Establishing a software/systems engineering ecosystem center of excellence

Authors: JohnDuckmanton
Build basis: CLM and SSE

Adopting new software or systems engineering tools and practices on a large scale is a significant technological and organizational challenge that requires an appropriate level of coordination, collaboration, and governance in order to be successful.

This article outlines a best-practice organizational model to ensure successful adoption, based on establishing a Software Engineering Process Center of Excellence (COE).

What is a Center of Excellence and why do I need one?

The following is a good working definition of a Center of Excellence from Strickler, J. (2008):

“The Center of Excellence should, at a most basic level consist of: A team of people that promote collaboration and using best practices around a specific focus area to drive business results.
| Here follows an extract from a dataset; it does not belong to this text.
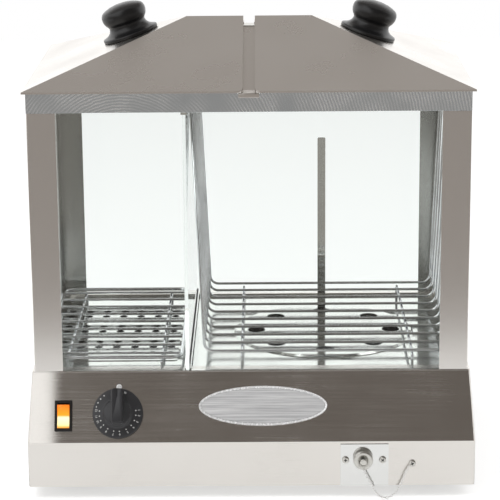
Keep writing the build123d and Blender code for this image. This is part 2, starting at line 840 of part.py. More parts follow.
def juice_tray():
    """The juice tray carries a raised disc with steam holes, and a flat bar to lift it by."""
    z_low = z_ledge + seat_gap
    z_high = z_tray + seat_gap
    sheet = rounded_slab(
        juice_left, well_x - tray_fit, well_front + tray_fit, well_rear - tray_fit, z_low, z_high,
        well_corner - tray_fit,
    )
    low = (Align.CENTER, Align.CENTER, Align.MIN)
    centre = Pos(juice_centre_x, cabinet_y, 0)
    sheet += centre * Pos(0, 0, z_high) * Cone(
        juice_disc_radius, juice_disc_radius - juice_disc_rise, juice_disc_rise, align=low
    )
    sheet -= centre * Pos(0, 0, z_low) * Cone(
        juice_disc_radius - tray_sheet, juice_disc_radius - tray_sheet - juice_disc_rise,
        juice_disc_rise, align=low,
    )
    for place in PolarLocations(juice_hole_circle, juice_hole_count):
        sheet -= centre * Pos(0, 0, z_tray) * place * Cylinder(juice_hole / 2, 8 * tray_sheet)
    parts["juice_tray"] = sheet

    face = lift_bar_offset - lift_bar_sheet / 2
    foot = face + lift_bar_foot
    outline = Polyline(
        (face, 0), (foot, 0), (foot, lift_bar_sheet), (face + lift_bar_sheet, lift_bar_sheet),
        (face + lift_bar_sheet, lift_bar_height), (face, lift_bar_height), close=True,
    )
    bar = extrude(Plane.YZ * make_face(outline), lift_bar_width / 2, both=True)
    heel = bar.edges().filter_by(Axis.X).sort_by_distance((0, face, 0))[0]
    bar = fillet(heel, lift_bar_bend)
    tips = bar.edges().filter_by(Axis.Y).group_by(Axis.Z)[-1]
    bar = fillet(tips, lift_bar_width / 6)
    parts["juice_tray_handle"] = centre * Pos(0, 0, z_high + juice_disc_rise) * bar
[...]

This team could be staffed with full- or part-time members.

The Center of Excellence should serve five basic needs:

  • Support: For their area of focus, Center of Excellences should offer support to the business lines. This may be through services needed, or providing subject matter experts.
  • Guidance: Standards, methodologies, tools and knowledge repositories are typical approaches to filling this need.
  • Shared Learning: Training and certifications, knowledge sharing, skill assessments are all ways to encourage shared learning.
  • Measurements: Center of Excellences should be able to demonstrate they are delivering the value that justified their creation.
  • Governance: Allocating limited resources (money, people, etc.) across all their possible uses is an important function of Center of Excellences. They should ensure organizations invest in the most valuable activities and create economies of scale for their service offering. In addition, coordination across other corporate interests is needed to enable the Center of Excellence to deliver value.”

Where software or systems engineering (SSE) is being performed on a large-scale, our experience is that organizations that take a systematic approach to addressing these needs gain greater return-on-investment from their investment in the practices & tools, and are able to reap the benefits much earlier.

This article uses the term Center of Excellence to refer to any similar entity with the same purpose and goals. The goals of a center of excellence are to mentor project staff, provide internal training, assess innovative software engineering solutions and manage adoption and continuous improvement. Other similar concepts and terms are Center of Competency (COC) and Community of Practice (COP) and these may encompass organizational types from Software Engineering Process Groups (SEPGs), project management offices (PMOs), quality groups, architecture teams, subject matter expert (SME) groups, and deployment organizations.

Organizational model

The Center of Excellence (COE) is a centrally coordinated team consisting of a pool of skilled resources with expert knowledge around the software or systems engineering ecosystem, tool installation and configuration, usage models, practices & methods and enablement & adoption.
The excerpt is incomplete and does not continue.